Even though I’m out of the park I think the earth around me is so pretty that I forget to blink, but I am reminded to keep pulling over to get out of the way of angry drivers that have somewhere else to be, something else to see. I’m grateful for this moment of peace, happiness, and relaxation – I am truly on vacation and enjoying every moment of it. To add to my delight, the Mobil Restaurant (gas station cuisine) near Lee Vining is open.
Inside I order the Vegetarian Chili with cornbread – one of two veggie options on the menu, and grab a Tuolumne Meadows IPA from the cooler. When I signed my receipt I thought the cashier might’ve missed something, but I checked and was amazed at the prices. I felt like I was at a resort, but paying for dinner at a family owned restaurant – it definitely had that feel at Whoa Nellie Deli with the friendly customer service.
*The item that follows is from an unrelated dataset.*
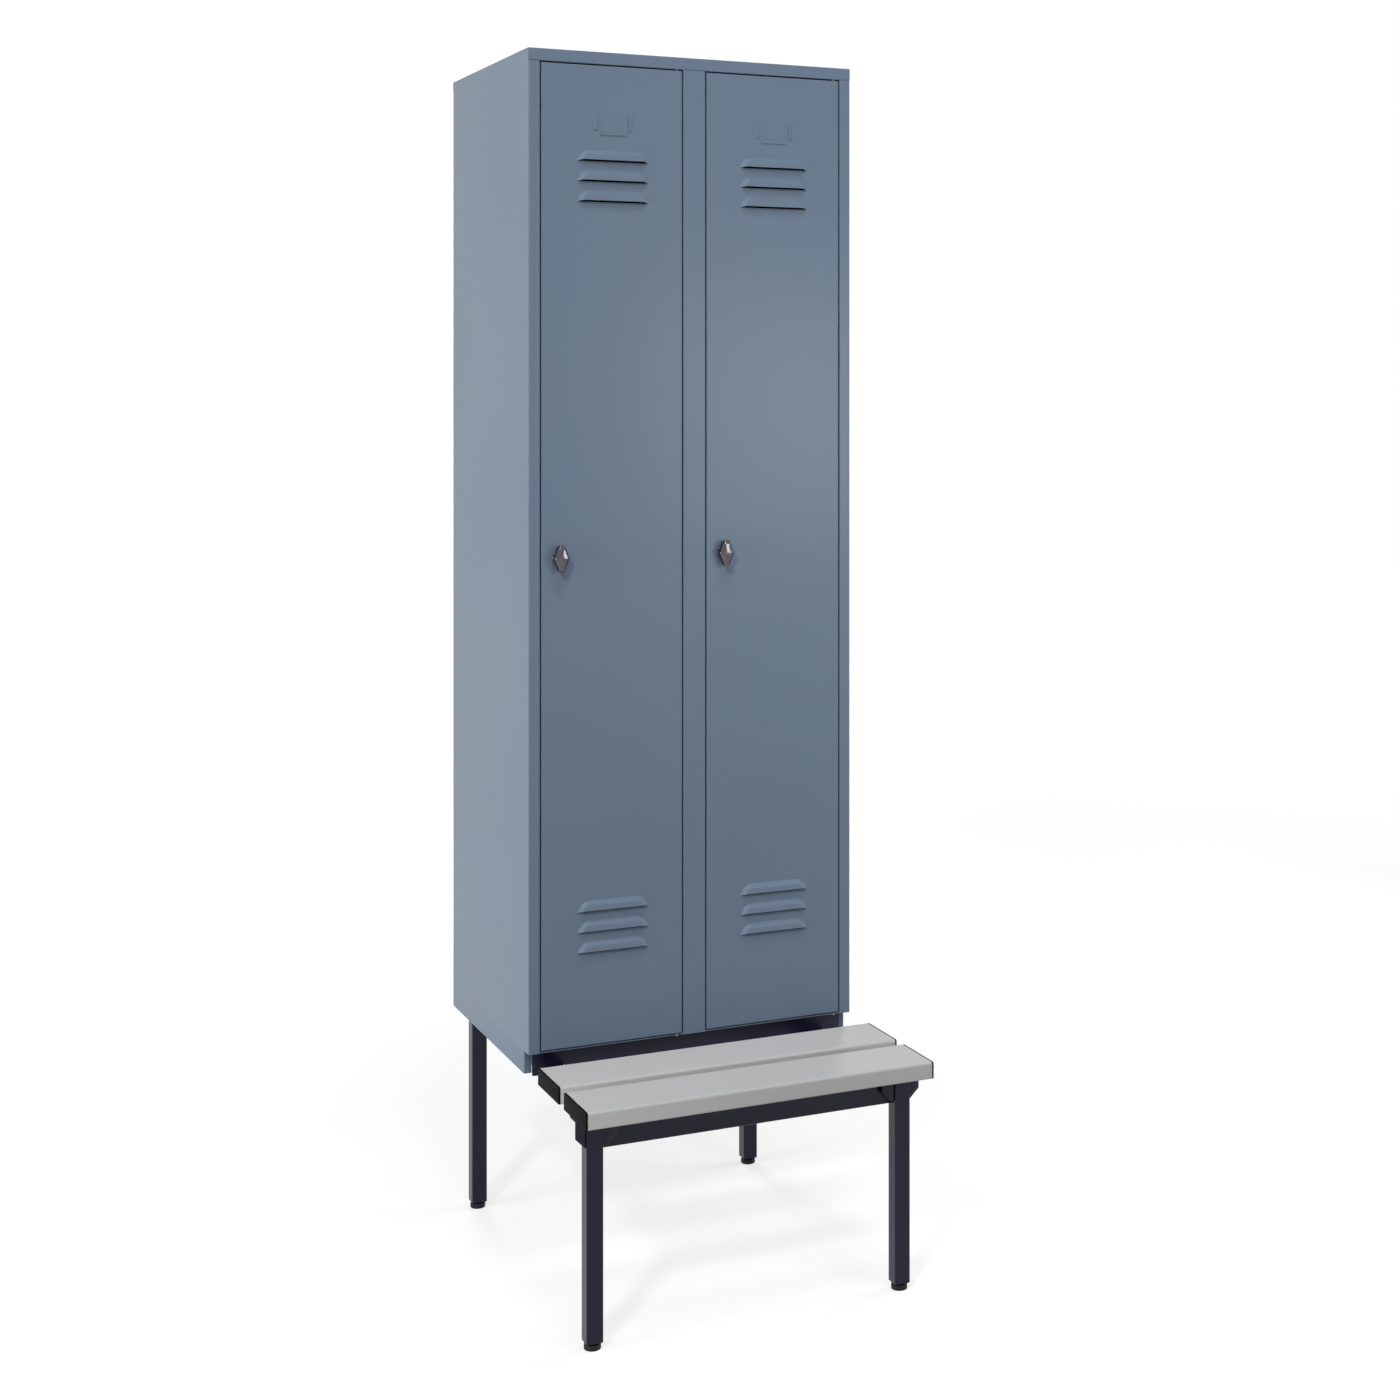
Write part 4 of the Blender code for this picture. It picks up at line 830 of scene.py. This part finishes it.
def slat_cap(row, word):
    """Moulded end plate whose outer rim is rounded, and a block that plugs the slat."""
    node = f"slat_cap_{row}_{word}"
    low, high = box(node)
    side = SIDES[word]
    size, middle = (high - low)[Y:], ((low + high) / 2)[Y:]
    face = high[X] if side > 0 else low[X]
    thickness, soft = 0.003, 0.0011
    plug_play, plug_corner, plug_depth = 0.007, 0.001, 0.012
    loops = [slat_loop(size, soft * (1 - math.sin(a))) for a in QUARTER_TURN]
    depths = [soft * (1 - math.cos(a)) for a in QUARTER_TURN]
    plug = rectangle_loop(*(size - plug_play), plug_corner)
    loops += [loops[-1], plug, plug]
    depths += [thickness, thickness, plug_depth]
    loops = [loop + middle for loop in loops][::side]
    levels = [face - side * depth for depth in depths][::side]
    dress(node, [capped(stacked(loops, X, levels))])


def fastener(node, head_up):
    """Screw or bolt: a low domed head with a driver's recess, and its shank."""
    low, high = box(node)
    centre = (low + high) / 2
    centre[Z] = 0
    head, chamfer = (high[X] - low[X]) / 2, 0.0006
    if head_up:
        direction, tall, shank, top, end = "up", 0.004, 0.003, high[Z], low[Z]
    else:
        direction, tall, shank, top, end = "down", 0.003, 0.0025, -low[Z], -high[Z]
    dome = (  # share of the head's radius, and of its height below the top
        (0, 0.5), (0.38, 0.5), (0.42, 0), (0.7, 0.03), (0.9, 0.18), (1, 0.45), (1, 1),
    )
    profile = [(head * out, top - tall * down) for out, down in dome]
    profile += [
        (shank, top - tall), (shank, end + chamfer), (shank - chamfer, end), (0, end),
    ]
    points = turned(profile, centre, direction, SHAFT_SIDES)
    dress(node, [surface(points, columns_closed=True)])


# Finishes

def add(tree, kind, inputs=None, **settings):
    """A node with its settings. An input given as a socket is linked, and any other is set."""
    made = tree.nodes.new(kind)
    for key, value in settings.items():
        setattr(made, key, value)
    for key, value in (inputs or {}).items():
        if isinstance(value, bpy.types.NodeSocket):
            tree.links.new(value, made.inputs[key])
        else:
            made.inputs[key].default_value = value
    return made


def blank(name, roughness, metallic=0.0, specular=0.5):
    """A material with its node tree, its shader and the place on the object."""
    made = bpy.data.materials.new(name)
    made.use_nodes = True
    tree = made.node_tree
    shader = tree.nodes["Principled BSDF"]
    shader.inputs["Roughness"].default_value = roughness
    shader.inputs["Metallic"].default_value = metallic
    shader.inputs["Specular IOR Level"].default_value = specular
    return made, tree, shader, add(tree, "ShaderNodeTexCoord").outputs["Object"]


def noise(tree, place, scale, detail, stretch=None):
    """Noise with a number of grains per metre, which a stretch makes longer along an axis."""
    if stretch is not None:
        place = add(tree, "ShaderNodeMapping", {"Vector": place, "Scale": stretch}).outputs[0]
    inputs = {"Vector": place, "Scale": scale, "Detail": detail}
    return add(tree, "ShaderNodeTexNoise", inputs).outputs["Fac"]


def spread(tree, value, low, high):
    """The middle of a noise's range spread from low to high."""
    inputs = {"Value": value, "From Min": 0.3, "From Max": 0.7, "To Min": low, "To Max": high}
    return add(tree, "ShaderNodeMapRange", inputs).outputs[0]


def mixed(tree, factor, first, second, blend="MIX"):
    """Two colours mixed, by the colour sockets of a mix node."""
    inputs = {0: factor, 6: first, 7: second}
    return add(tree, "ShaderNodeMix", inputs, data_type="RGBA", blend_type=blend).outputs[2]


def bumped(tree, shader, height, distance, strength):
    """Fine relief: a height from 0 to 1 that stands for a distance in metres."""
    inputs = {"Height": height, "Distance": distance, "Strength": strength}
    tree.links.new(add(tree, "ShaderNodeBump", inputs).outputs[0], shader.inputs["Normal"])


def powder_coat(slot, cool, warm, roughness, specular, peel):
    """Baked powder: clouded a little between two close shades as a faint painted mottle of
    reflections, finely speckled, with the soft ripple that such a coat dries to."""
    made, tree, shader, place = blank(slot, roughness, specular=specular)
    # The clouds are a faint painted mottle of reflections, between the two close shades.
    clouds = noise(tree, place, scale=2.0, detail=1.0)
    tint = mixed(tree, spread(tree, clouds, 0, 1), (*cool, 1), (*warm, 1))
    specks = spread(tree, noise(tree, place, scale=700.0, detail=1.0), 0.985, 1.015)
    shade = add(tree, "ShaderNodeCombineColor", {0: specks, 1: specks, 2: specks}).outputs[0]
    tree.links.new(mixed(tree, 1.0, tint, shade, "MULTIPLY"), shader.inputs["Base Color"])
    handling = noise(tree, place, scale=2.5, detail=1.0)
    gloss = spread(tree, handling, roughness - 0.02, roughness + 0.02)
    tree.links.new(gloss, shader.inputs["Roughness"])
    ripple = noise(tree, place, scale=650.0, detail=1.5)
    bumped(tree, shader, ripple, distance=peel, strength=0.5)
    finishes[slot] = made


def slat_plastic(slot):
    """Extruded plastic: pale grey with faint streaks along the slat and a soft gloss."""
    made, tree, shader, place = blank(slot, roughness=0.3, specular=0.03)
    streaks = noise(tree, place, scale=1.0, detail=3.0, stretch=(1.2, 320.0, 320.0))
    clouds = noise(tree, place, scale=8.0, detail=3.0)
    dull, bright = (0.580, 0.580, 0.578, 1), (0.600, 0.600, 0.597, 1)
    tint = mixed(tree, spread(tree, streaks, 0, 1), dull, bright)
    shade = mixed(tree, spread(tree, clouds, 0, 0.4), tint, (0.575, 0.578, 0.580, 1))
    tree.links.new(shade, shader.inputs["Base Color"])
    tree.links.new(spread(tree, streaks, 0.27, 0.33), shader.inputs["Roughness"])
    bumped(tree, shader, streaks, distance=0.000006, strength=0.4)
    finishes[slot] = made


def cap_plastic(slot):
    """Black moulding with a fine spark-eroded grain."""
    made, tree, shader, place = blank(slot, roughness=0.6, specular=0.03)
    grain = noise(tree, place, scale=2200.0, detail=2.0)
    dark, light = (0.004, 0.005, 0.006, 1), (0.008, 0.009, 0.010, 1)
    tint = mixed(tree, spread(tree, grain, 0, 1), dark, light)
    tree.links.new(tint, shader.inputs["Base Color"])
    bumped(tree, shader, grain, distance=0.00003, strength=0.7)
    finishes[slot] = made


def plated(slot, dull, bright, roughness, grain):
    """Plated metal: cloudy between two shades, with hairline marks in its polish."""
    made, tree, shader, place = blank(slot, roughness, metallic=1.0)
    clouds = spread(tree, noise(tree, place, scale=grain, detail=3.0), 0, 1)
    tint = mixed(tree, clouds, (*dull, 1), (*bright, 1))
    tree.links.new(tint, shader.inputs["Base Color"])
    hairs = noise(tree, place, scale=1.0, detail=2.0, stretch=(2500.0, 2500.0, 160.0))
    polish = spread(tree, hairs, roughness * 0.8, roughness * 1.35)
    tree.links.new(polish, shader.inputs["Roughness"])
    bumped(tree, shader, hairs, distance=0.000008, strength=0.4)
    finishes[slot] = made


def foot_rubber(slot):
    """Black rubber with a fine grain and some dust."""
    made, tree, shader, place = blank(slot, roughness=0.6, specular=0.2)
    grain = noise(tree, place, scale=1500.0, detail=2.0)
    dust = spread(tree, noise(tree, place, scale=60.0, detail=3.0), 0, 0.6)
    tint = mixed(tree, dust, (0.011, 0.011, 0.012, 1), (0.028, 0.028, 0.028, 1))
    tree.links.new(tint, shader.inputs["Base Color"])
    bumped(tree, shader, grain, distance=0.00004, strength=0.6)
    finishes[slot] = made


def make_finishes():
    """A material for each slot, on the solids too."""
    powder_coat(
        "blue_grey_paint", cool=(0.171, 0.232, 0.320), warm=(0.179, 0.238, 0.320),
        roughness=0.30, specular=0.15, peel=0.000002,
    )
    powder_coat(
        "dark_paint", cool=(0.004, 0.0045, 0.024), warm=(0.006, 0.0065, 0.028),
        roughness=0.30, specular=0.28, peel=0.000003,
    )
    slat_plastic("grey_plastic")
    cap_plastic("black_plastic")
    plated(
        "zinc", dull=(0.24, 0.24, 0.235), bright=(0.34, 0.34, 0.33), roughness=0.48, grain=260.0
    )
    plated(
        "nickel", dull=(0.088, 0.083, 0.094), bright=(0.118, 0.110, 0.124),
        roughness=0.12, grain=90.0,
    )
    foot_rubber("rubber")
    for node, obj in frame["nodes"].items():
        obj.data.materials.clear()
        obj.data.materials.append(finishes[slots_of[node]])


# Studio and camera

PHOTO_SIZE = 1400
FOCAL_PIXELS = 2184.5
PRINCIPAL_PIXEL = (840.6, 385.3)
CAMERA_PLACE = (-1.3911, -3.6412, 1.5292)
CAMERA_YAW = 0.43927
SENSOR = 36.0

WHITE = (1, 1, 1, 1)
WORLD_LIGHT = 0.03  # on the object, where the world is shown at 1
FLOOR_COLOUR = (0.45, 0.45, 0.45, 1)
FLOOR_REACH = 60.0
GLOW_FROM, GLOW_TO = 1.0, 6.0  # distances from the middle of the floor
GLOW_NEAR, GLOW_FAR = 0.66, 1.0

LAMPS = (  # name, place, point that it faces, size, power
    ("key_light", (-4.25, -5.1, 6.0), (0.0, 0.0, 1.2), (0.8, 0.8), 210),
    ("side_light", (-4.3, -0.3, 1.4), (-0.3, 0.1, 1.0), (2.0, 2.0), 92),
    ("front_light", (0.68, -1.35, 1.46), (0.0, 0.0, 1.33), (0.55, 0.55), 5.8),
    ("top_light", (-0.3, -1.8, 5.3), (0.0, -0.2, 0.8), (1.2, 1.2), 62),
    ("right_light", (3.0, 0.1, 1.2), (0.3, 0.1, 1.1), (1.6, 1.6), 50),
    ("rear_light", (0.2, 3.6, 2.4), (0.0, 0.4, 1.0), (1.0, 1.6), 42),
)


def make_camera():
    """Level camera, whose lens is shifted as far as the photograph's framing needs."""
    data = bpy.data.cameras.new("camera")
    data.sensor_fit = "HORIZONTAL"
    data.sensor_width = SENSOR
    data.lens = FOCAL_PIXELS * SENSOR / PHOTO_SIZE
    data.shift_x = 0.5 - PRINCIPAL_PIXEL[0] / PHOTO_SIZE
    data.shift_y = PRINCIPAL_PIXEL[1] / PHOTO_SIZE - 0.5
    camera = bpy.data.objects.new("camera", data)
    camera.location = CAMERA_PLACE
    camera.rotation_euler = (math.pi / 2, 0, -CAMERA_YAW)
    bpy.context.scene.collection.objects.link(camera)
    bpy.context.scene.camera = camera


def shown_rays(tree):
    """One for camera, glossy and transmission rays, and zero for those that light the object."""
    path = add(tree, "ShaderNodeLightPath").outputs
    total = path["Is Camera Ray"]
    for name in ("Is Glossy Ray", "Is Transmission Ray"):
        inputs = {0: total, 1: path[name]}
        total = add(tree, "ShaderNodeMath", inputs, operation="MAXIMUM").outputs[0]
    return total


def make_world():
    """White where it is seen, and a softer light where it only lights."""
    world = bpy.data.worlds.new("studio")
    world.use_nodes = True
    tree = world.node_tree
    ground = tree.nodes["Background"]
    ground.inputs["Color"].default_value = WHITE
    inputs = {"Value": shown_rays(tree), "To Min": WORLD_LIGHT, "To Max": 1.0}
    tree.links.new(add(tree, "ShaderNodeMapRange", inputs).outputs[0], ground.inputs["Strength"])
    bpy.context.scene.world = world


def make_floor():
    """Pale floor that takes the shadow, lifted to white where it is seen, and the more so the
    farther it lies from the lamps."""
    made, tree, shader, place = blank("studio_floor", roughness=1.0, specular=0.0)
    shader.inputs["Base Color"].default_value = FLOOR_COLOUR
    away = add(tree, "ShaderNodeVectorMath", {0: place}, operation="LENGTH").outputs["Value"]
    inputs = {
        "Value": away, "From Min": GLOW_FROM, "From Max": GLOW_TO,
        "To Min": GLOW_NEAR, "To Max": GLOW_FAR,
    }
    lift = add(tree, "ShaderNodeMapRange", inputs).outputs[0]
    glow = add(tree, "ShaderNodeMath", {0: shown_rays(tree), 1: lift}, operation="MULTIPLY")
    shader.inputs["Emission Color"].default_value = WHITE
    tree.links.new(glow.outputs[0], shader.inputs["Emission Strength"])
    mesh = bpy.data.meshes.new("studio_floor")
    signs = ((-1, -1), (1, -1), (1, 1), (-1, 1))
    corners = [(x * FLOOR_REACH, y * FLOOR_REACH, 0) for x, y in signs]
    mesh.from_pydata(corners, [], [(0, 1, 2, 3)])
    mesh.materials.append(made)
    floor_object = bpy.data.objects.new("studio_floor", mesh)
    bpy.context.scene.collection.objects.link(floor_object)


def softbox(name, place, target, size, power):
    """A lamp turned to its target: tipped by the angle of its aim from straight down, and swung
    to the aim's heading."""
    data = bpy.data.lights.new(name, "AREA")
    data.shape = "RECTANGLE"
    data.size, data.size_y = size
    data.energy = power
    light = bpy.data.objects.new(name, data)
    light.location = place
    aim = np.array(target) - np.array(place)
    tip = math.atan2(math.hypot(aim[X], aim[Y]), -aim[Z])
    heading = math.atan2(aim[Y], aim[X])
    light.rotation_euler = (tip, 0, heading - math.pi / 2)
    bpy.context.scene.collection.objects.link(light)


make_finishes()
for word in SIDES:
    side_panel(word)
    hat_shelf(word)
    coat_rail(word)
    for which in ("outer", "inner"):
        coat_hook(f"coat_hook_{word}_{which}")
    door(word)
    door_stiffener(word)
    rosette(word)
    knob(word)
    cross_tube(f"side_bearer_{word}", Y)
    bench_bracket(word)
    for row in ROWS:
        leg(row, word)
        levelling_foot(row, word)
        slat_cap(row, word)
        fastener(f"slat_screw_{row}_{word}", head_up=False)
        fastener(f"stand_bolt_{row}_{word}", head_up=True)
roof()
floor()
partition()
cross_tube("bench_rail_front", X)
cabinet_rails()
for row in ROWS:
    slat(row)

make_camera()
make_world()
make_floor()
for lamp in LAMPS:
    softbox(*lamp)
bpy.context.scene.view_settings.view_transform = "Standard"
I grabbed a dish out of the car to take the rest of the chili with me. Through Lee Vining and down a dirt road that leads to Mono Lake where there is salt, limestone, and seagulls covered in the colors of sunset. It’s starting to get dark and I don’t know where I will be staying for the night – I better get back on the road and figure it out. There is camping near Bodie on the way to Bridgeport and this is where I will set up for the night.
Once the sun goes down I put on my headlamp and grab my current read – Wild: From Lost to Found on the Pacific Crest Trail by Cheryl Strayed. This book was gifted to me by my dad only a week ago, but it’s part of the reason I’m on this trip and feeling so inspired. Cheryl was my age in 1995 when she made the decision to change her life. She is an amazing author that can write about her mother dying, heroine abuse, and huge blisters on her feet and still motivate me to want to get out and see life one step at a time.